After an auction is launched, anyone (NLB) who has the same type of tokens in the PoLC contract can participate and place a blind bid by submitting a secret hash of the bid information to the LiBA contract. The bid information includes the token amount and interest rate offered by the bidder, and the amount of CELR token would be paid by the bidder if the bid succeeds.

CELR token serves two purposes for the bidder. First, there is a minimum CELR amount required by the contract. If the bidder placed a blind bid but did not reveal the bid information in the later phase, then the staked CELR will be forfeited. Second, the amount of CELR to be paid for a winning bid is taken into account when ranking the bids. For bids with the same rate, the ones with more CELR have higher ranks. This will be further discussed later.

Reveal Bid

After the blind bidding phase finishes, all bidders should reveal their bids within a certain amount of time.
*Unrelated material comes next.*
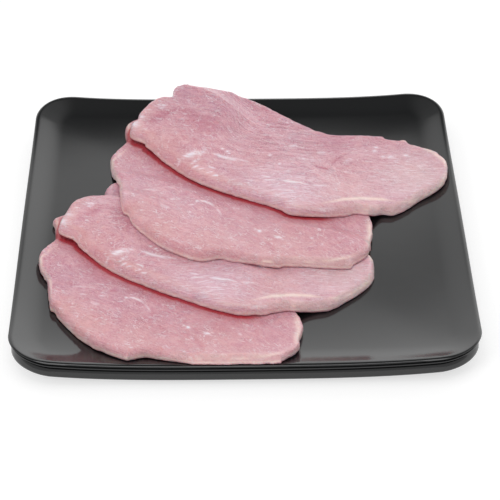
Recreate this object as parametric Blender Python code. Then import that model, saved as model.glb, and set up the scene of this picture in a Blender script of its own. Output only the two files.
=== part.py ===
"""A square black tray with four overlapping slices of raw pale meat.

Metres, +Z up, -Y is the front. The origin is on the table under the middle of the tray.
The tray stands on its foot ring, and each slice lies on whatever is under it, draped as
limp meat is: the slices are laid one by one on a map of the ground's height.
"""

import math

import bmesh
import bpy
import numpy as np
from mathutils.bvhtree import BVHTree

MM = 0.001

# Tray: a square with rounded corners that turn up
TRAY_HALF = 130 * MM
SIDE_BOW = 1.0 * MM
CORNER_RADIUS = 24.6 * MM
CORNER_RADIUS_LOSS = 0.45
INNER_CORNER_RADIUS = 6.0 * MM
CORNER_LIFT = 6.5 * MM
CORNER_LIFT_POWER = 3.5
RIM_HEIGHT = 14.0 * MM
FLOOR_HEIGHT = 7.4 * MM
FLOOR_SWEEP = 4.5 * MM
SWEEP_LENGTH = 24.0 * MM
RIM_CREST_INSET = 2.0 * MM
RIM_SLOPE_WIDTH = 16.0 * MM
CORNER_STEPS = 10
SIDE_STEPS = 10

# Section of the tray from the foot's inner side, round under the edge and up to the crest:
# inset from the outline, height, and the share of the corner lift that the ring takes
FOOT_RINGS = ((43.0, 2.4, 0.0), (41.0, 0.0, 0.0), (37.0, 0.0, 0.0), (35.0, 2.2, 0.0))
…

Each blind bid was submitted as a hash of the bid information and a salt selected by the bidder. The bidder just needs to submit the full bid information and salt for the LiBA contract to verify and record the revealed bid. As described above, a bidder who does not reveal the bid information will be penalized.

Claim Winners

Following the reveal bid phase, it is time to figure out who are the bid winners, what interest rate will they get, and how much CELR should they pay. LiBA is a multi-dimensional second-price auction. All bids will be ranked by their offered interest rate from low to high. Bids with the same interest rate will be ranked by the amount of associated CELR tokens from high to low. Then the bidders will be put into the winner list in the order of their ranks, until the total amount of lending tokens has reached the asked amount by the borrower. As a second price auction, all winners will receive the same interest rate, which is the rate offered by the top loser, who has the highest rank excluding the winners. Winners who bid with a rate lower than the top loser’s do not need to pay CELR, while winners who bid the same rate with the top loser’s need to pay the CELR amount specified in the top loser’s bid.

Technically, all these sorting and computations could be done on-chain as smart contract executions. However, it would be very expensive and slow, and may also be bottlenecked on the per-block gas limit. Instead, we choose a classic claim and challenge layer-2 approch. Borrower OSP would off-chain compute the auction bids locally and then on-chain claim the final results including the winner list and top loser. Note that the borrower OSP needs to keep its reputation, and does not have strong incentives to make a false claim.

Challenge Winners

If the borrower OSP made a false claim, anyone who has been observing the auction process can challenge the claimed result. While the on-chain top-K sorting that we avoided could be expensive, challenging a claimed sorted list and proofing where goes wrong is a much cheaper process.

Finalize Auction

After the challenge phase, borrower OSP can finalize the auction by paying the borrowing fee in CELR and receive the borrowed tokens from the winning bids, which will be transferred from the winning bidders’ token pools in the PoLC contract.

Borrowing Fee. Same with other LiBA related fees, the borrowing fee will be paid to the PoLC reward pool. Let V denotes the total borrowed token value, T denotes the promised borrowed duration in blocks, M denotes the current total mining power of all blocks during the promised borrowed duration, R denotes the PoLC reward per block, then the borrowing fee paid by the OSP is F = (R × T) x ((V × T) x T) / M = R × V × T3 / M. Here R × T is the total PoLC reward across the whole borrowing duration, V × T is the mining power of the borrowed tokens at each block.

Withdraw Bid

If the auction was not finalized by the OSP in time, or if the bid didn’t win, the bidder should withdraw the bid to get back the CELR tokens paid during the placing bid phase.

Repay Debt and Interest

The OSP should repay the borrowed tokens and interest before the promised borrowing duration ends. If collateral was placed when the auction was launched. The repaid tokens will be transferred back to the lenders’ PoLC commitments.

Collect Collateral

If the OSP placed collateral when launched the auction, but failed the repay the debt and interest in time, then the lenders can collect the collateral as compensation in proportional to the amount of tokens they lent out.